Upon evaluation of the impact of this ASU, the Company concluded that minimal reserves were necessary as historical losses were immaterial, and, based on the qualitative and quantitative analysis performed in accordance with Topic 326 requirements, the Company determined there was no reasonable expectation of significant credit losses associated with the Company’s accounts receivable in the foreseeable future.

Allowance for Credit Losses - Held-to Maturity Debt Securities: The Company did not record an allowance for credit losses on held-to-maturity U.S. Treasury securities of $17,183,653 as these securities have the following characteristics that support a zero loss expectation: they are explicitly guaranteed by the U.S. government, are consistently highly rated by major rating agencies and have a long history of no credit losses.

The adoption of ASU 2016-13 did not have a material impact on the Company’s condensed consolidated financial statements.
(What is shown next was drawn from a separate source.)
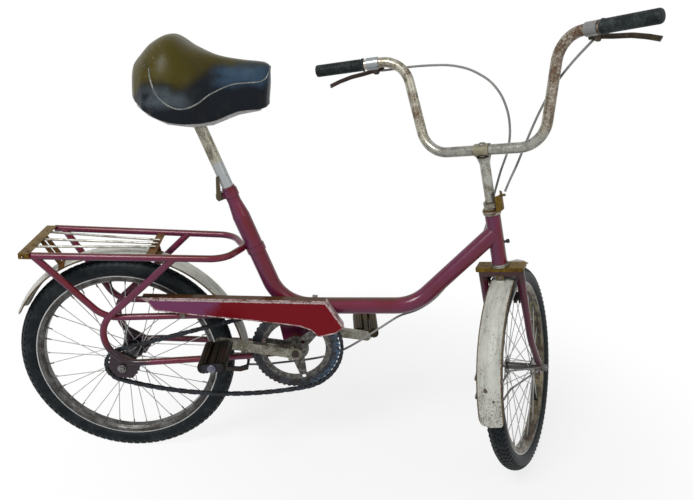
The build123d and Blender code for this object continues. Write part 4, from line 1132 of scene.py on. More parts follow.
@dataclass
class FenderSkin:
    """A pressed fender with raised ridges, rolled edges and cut corners. Sizes in millimetres.

    Args of its fields: start and stop are degrees round the wheel from straight ahead; cuts says
    how much of the width is left at either end.
    """

    axes: Axes
    body: Body
    node: str
    radius: float
    start: float
    stop: float
    cuts: tuple[float, float]
    tab: tuple[tuple[float, float], ...]
    half: float = 27.0
    crown: float = 9.0
    sheet: float = 1.0
    cut_length: float = 3.4

    def width_at(self, at: float) -> float:
        """The share of the width that is left at an angle in degrees.

        Args:
            at: the angle round the wheel.

        Returns:
            The share, 1 away from the ends.
        """
        share = 1.0
        for end, cut in ((self.start, self.cuts[0]), (self.stop, self.cuts[1])):
            near = abs(at - end)
            if near < self.cut_length:
                share = min(share, cut + (1.0 - cut) * sin(near / self.cut_length * pi / 2) ** 0.7)
        return share

    def ridge(self, y: float) -> float:
        """How far the pressed ridges stand off the plain crown."""
        far = abs(y)
        return 0.9 * exp(-(far / 2.6) ** 4) + 0.7 * exp(-((far - 14.5) / 1.7) ** 2)

    def on(self, at: float, y: float, out: float) -> Vector:
        """A point at an angle in degrees, across and out from the crown's plain arc."""
        reach = self.radius - self.crown * (y / self.half) ** 2 + out
        return self.axes.point(reach * cos(radians(at)), y, reach * sin(radians(at)))

    def build(self, enamel: bpy.types.Material) -> None:
        """Makes the fender in place of the plain one.

        Args:
            enamel: the fender's material.
        """
        count = int((self.stop - self.start) / 1.1)
        across = [self.half * (-1 + 2 * k / 48) for k in range(49)]
        rows = []
        for i in range(count + 1):
            at = self.start + (self.stop - self.start) * i / count
            wide = self.width_at(at)
            outer = [self.on(at, y * wide, self.ridge(y * wide)) for y in across]
            inner = [self.on(at, y * wide * 0.98, self.ridge(y * wide) - self.sheet) for y in reversed(across)]
            rows.append(outer + inner)
        shape = Shape().grid(rows, round_rows=True)
        for row in (rows[0], rows[-1]):
            half = len(row) // 2
            shape.grid([row[:half], row[half:][::-1]])
        for side in (-1, 1):
            line = []
            for i in range(count + 1):
                at = self.start + (self.stop - self.start) * i / count
                line.append(self.on(at, side * (self.half - 0.6) * self.width_at(at), -0.6))
            shape.tube(line, 1.7 * MILLIMETRE, 8)
        outline = [self.axes.point(x, -9.0, z) for x, z in self.tab]
        shape.prism(outline, self.axes.left * 18.0 * MILLIMETRE)
        thing = shape.piece(self.node + "_skin", self.body, enamel, "fender_paint", 50.0)
        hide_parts(self.node)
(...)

Results for reporting periods beginning after July 1, 2023 are presented under CECL while prior period amounts continue to be reported in accordance with previously applicable accounting standards (“Incurred Loss”).

Other recent accounting pronouncements issued by the FASB, including its Emerging Issues Task Force, the American Institute of Certified Public Accountants, and the Securities and Exchange Commission did not, or are not expected by management to have a material impact on the Company’s present or future consolidated financial statements.